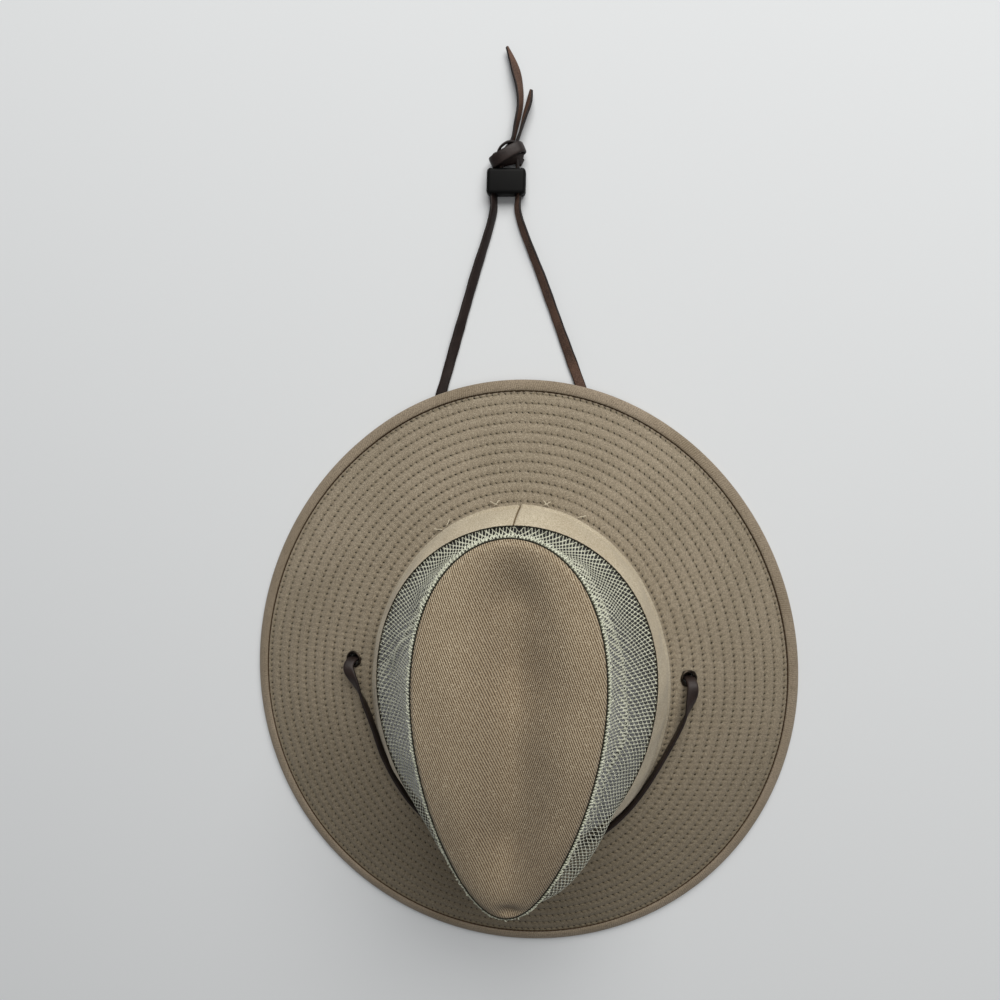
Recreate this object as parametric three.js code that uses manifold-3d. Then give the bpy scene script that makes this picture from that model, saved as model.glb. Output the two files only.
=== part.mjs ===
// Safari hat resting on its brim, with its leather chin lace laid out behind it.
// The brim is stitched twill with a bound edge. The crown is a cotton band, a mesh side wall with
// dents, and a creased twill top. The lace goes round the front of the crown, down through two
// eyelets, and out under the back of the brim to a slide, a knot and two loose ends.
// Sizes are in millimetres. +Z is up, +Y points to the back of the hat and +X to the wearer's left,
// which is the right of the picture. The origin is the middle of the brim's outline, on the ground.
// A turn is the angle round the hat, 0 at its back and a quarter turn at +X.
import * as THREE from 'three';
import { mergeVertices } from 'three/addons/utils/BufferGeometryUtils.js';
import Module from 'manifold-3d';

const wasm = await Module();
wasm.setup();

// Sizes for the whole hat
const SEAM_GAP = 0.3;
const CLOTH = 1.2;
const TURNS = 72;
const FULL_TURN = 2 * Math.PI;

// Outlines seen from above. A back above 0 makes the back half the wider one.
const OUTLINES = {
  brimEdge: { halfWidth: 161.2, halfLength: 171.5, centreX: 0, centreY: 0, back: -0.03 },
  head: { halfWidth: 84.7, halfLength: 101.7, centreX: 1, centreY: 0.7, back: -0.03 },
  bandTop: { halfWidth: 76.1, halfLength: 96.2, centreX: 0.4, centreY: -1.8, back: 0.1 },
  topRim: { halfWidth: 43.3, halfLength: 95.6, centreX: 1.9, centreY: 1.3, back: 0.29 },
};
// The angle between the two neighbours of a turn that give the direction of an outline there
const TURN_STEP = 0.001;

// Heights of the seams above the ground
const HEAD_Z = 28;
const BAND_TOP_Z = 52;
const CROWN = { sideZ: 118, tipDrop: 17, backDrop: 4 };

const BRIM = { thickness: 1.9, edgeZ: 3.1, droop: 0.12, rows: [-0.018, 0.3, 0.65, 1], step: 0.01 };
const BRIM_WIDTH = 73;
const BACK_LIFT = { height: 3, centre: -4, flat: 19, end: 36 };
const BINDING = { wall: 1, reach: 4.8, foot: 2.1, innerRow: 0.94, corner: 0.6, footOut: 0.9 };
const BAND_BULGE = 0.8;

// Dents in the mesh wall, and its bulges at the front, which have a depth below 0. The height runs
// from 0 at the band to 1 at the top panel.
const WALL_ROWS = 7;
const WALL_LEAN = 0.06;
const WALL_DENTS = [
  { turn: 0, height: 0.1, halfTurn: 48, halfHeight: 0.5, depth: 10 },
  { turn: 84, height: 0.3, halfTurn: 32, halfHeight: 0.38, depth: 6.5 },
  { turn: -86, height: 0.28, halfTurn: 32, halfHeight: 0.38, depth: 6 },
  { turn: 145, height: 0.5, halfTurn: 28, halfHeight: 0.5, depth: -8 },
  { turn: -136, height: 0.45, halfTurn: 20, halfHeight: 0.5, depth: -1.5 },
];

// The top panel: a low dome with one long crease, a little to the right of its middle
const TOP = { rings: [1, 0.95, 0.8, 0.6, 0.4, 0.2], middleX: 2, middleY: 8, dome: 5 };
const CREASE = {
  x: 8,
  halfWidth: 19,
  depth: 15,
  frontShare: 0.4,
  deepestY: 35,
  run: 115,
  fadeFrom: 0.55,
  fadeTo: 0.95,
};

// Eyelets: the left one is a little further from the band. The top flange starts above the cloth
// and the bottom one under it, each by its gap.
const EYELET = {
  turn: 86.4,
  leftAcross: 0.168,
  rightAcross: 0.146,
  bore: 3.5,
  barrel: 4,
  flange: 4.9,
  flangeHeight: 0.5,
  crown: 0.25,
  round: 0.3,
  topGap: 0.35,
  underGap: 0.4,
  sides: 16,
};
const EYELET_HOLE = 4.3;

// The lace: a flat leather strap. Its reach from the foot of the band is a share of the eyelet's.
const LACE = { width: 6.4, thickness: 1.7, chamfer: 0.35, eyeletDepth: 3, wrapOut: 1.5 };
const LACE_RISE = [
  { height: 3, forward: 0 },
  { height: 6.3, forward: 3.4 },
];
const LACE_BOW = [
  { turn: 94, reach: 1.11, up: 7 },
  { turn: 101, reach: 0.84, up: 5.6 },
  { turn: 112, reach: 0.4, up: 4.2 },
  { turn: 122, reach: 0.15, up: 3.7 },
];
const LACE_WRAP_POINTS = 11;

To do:
Hand back the material above in full, exactly as written.

Result for this exercise:
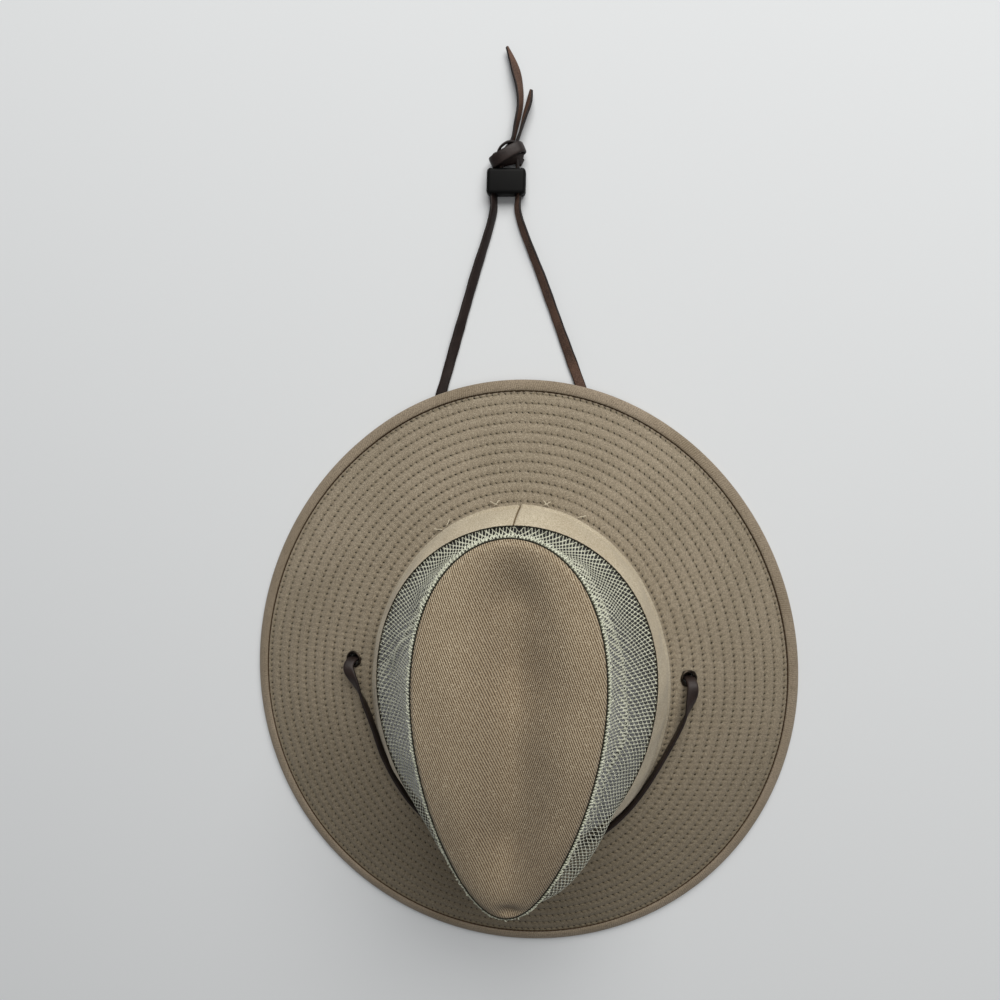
Recreate this object as parametric three.js code that uses manifold-3d. Then give the bpy scene script that makes this picture from that model, saved as model.glb. Output the two files only.
=== part.mjs ===
// Safari hat resting on its brim, with its leather chin lace laid out behind it.
// The brim is stitched twill with a bound edge. The crown is a cotton band, a mesh side wall with
// dents, and a creased twill top. The lace goes round the front of the crown, down through two
// eyelets, and out under the back of the brim to a slide, a knot and two loose ends.
// Sizes are in millimetres. +Z is up, +Y points to the back of the hat and +X to the wearer's left,
// which is the right of the picture. The origin is the middle of the brim's outline, on the ground.
// A turn is the angle round the hat, 0 at its back and a quarter turn at +X.
import * as THREE from 'three';
import { mergeVertices } from 'three/addons/utils/BufferGeometryUtils.js';
import Module from 'manifold-3d';

const wasm = await Module();
wasm.setup();

// Sizes for the whole hat
const SEAM_GAP = 0.3;
const CLOTH = 1.2;
const TURNS = 72;
const FULL_TURN = 2 * Math.PI;

// Outlines seen from above. A back above 0 makes the back half the wider one.
const OUTLINES = {
  brimEdge: { halfWidth: 161.2, halfLength: 171.5, centreX: 0, centreY: 0, back: -0.03 },
  head: { halfWidth: 84.7, halfLength: 101.7, centreX: 1, centreY: 0.7, back: -0.03 },
  bandTop: { halfWidth: 76.1, halfLength: 96.2, centreX: 0.4, centreY: -1.8, back: 0.1 },
  topRim: { halfWidth: 43.3, halfLength: 95.6, centreX: 1.9, centreY: 1.3, back: 0.29 },
};
// The angle between the two neighbours of a turn that give the direction of an outline there
const TURN_STEP = 0.001;

// Heights of the seams above the ground
const HEAD_Z = 28;
const BAND_TOP_Z = 52;
const CROWN = { sideZ: 118, tipDrop: 17, backDrop: 4 };

const BRIM = { thickness: 1.9, edgeZ: 3.1, droop: 0.12, rows: [-0.018, 0.3, 0.65, 1], step: 0.01 };
const BRIM_WIDTH = 73;
const BACK_LIFT = { height: 3, centre: -4, flat: 19, end: 36 };
const BINDING = { wall: 1, reach: 4.8, foot: 2.1, innerRow: 0.94, corner: 0.6, footOut: 0.9 };
const BAND_BULGE = 0.8;

// Dents in the mesh wall, and its bulges at the front, which have a depth below 0. The height runs
// from 0 at the band to 1 at the top panel.
const WALL_ROWS = 7;
const WALL_LEAN = 0.06;
const WALL_DENTS = [
  { turn: 0, height: 0.1, halfTurn: 48, halfHeight: 0.5, depth: 10 },
  { turn: 84, height: 0.3, halfTurn: 32, halfHeight: 0.38, depth: 6.5 },
  { turn: -86, height: 0.28, halfTurn: 32, halfHeight: 0.38, depth: 6 },
  { turn: 145, height: 0.5, halfTurn: 28, halfHeight: 0.5, depth: -8 },
  { turn: -136, height: 0.45, halfTurn: 20, halfHeight: 0.5, depth: -1.5 },
];

// The top panel: a low dome with one long crease, a little to the right of its middle
const TOP = { rings: [1, 0.95, 0.8, 0.6, 0.4, 0.2], middleX: 2, middleY: 8, dome: 5 };
const CREASE = {
  x: 8,
  halfWidth: 19,
  depth: 15,
  frontShare: 0.4,
  deepestY: 35,
  run: 115,
  fadeFrom: 0.55,
  fadeTo: 0.95,
};

// Eyelets: the left one is a little further from the band. The top flange starts above the cloth
// and the bottom one under it, each by its gap.
const EYELET = {
  turn: 86.4,
  leftAcross: 0.168,
  rightAcross: 0.146,
  bore: 3.5,
  barrel: 4,
  flange: 4.9,
  flangeHeight: 0.5,
  crown: 0.25,
  round: 0.3,
  topGap: 0.35,
  underGap: 0.4,
  sides: 16,
};
const EYELET_HOLE = 4.3;

// The lace: a flat leather strap. Its reach from the foot of the band is a share of the eyelet's.
const LACE = { width: 6.4, thickness: 1.7, chamfer: 0.35, eyeletDepth: 3, wrapOut: 1.5 };
const LACE_RISE = [
  { height: 3, forward: 0 },
  { height: 6.3, forward: 3.4 },
];
const LACE_BOW = [
  { turn: 94, reach: 1.11, up: 7 },
  { turn: 101, reach: 0.84, up: 5.6 },
  { turn: 112, reach: 0.4, up: 4.2 },
  { turn: 122, reach: 0.15, up: 3.7 },
];
const LACE_WRAP_POINTS = 11;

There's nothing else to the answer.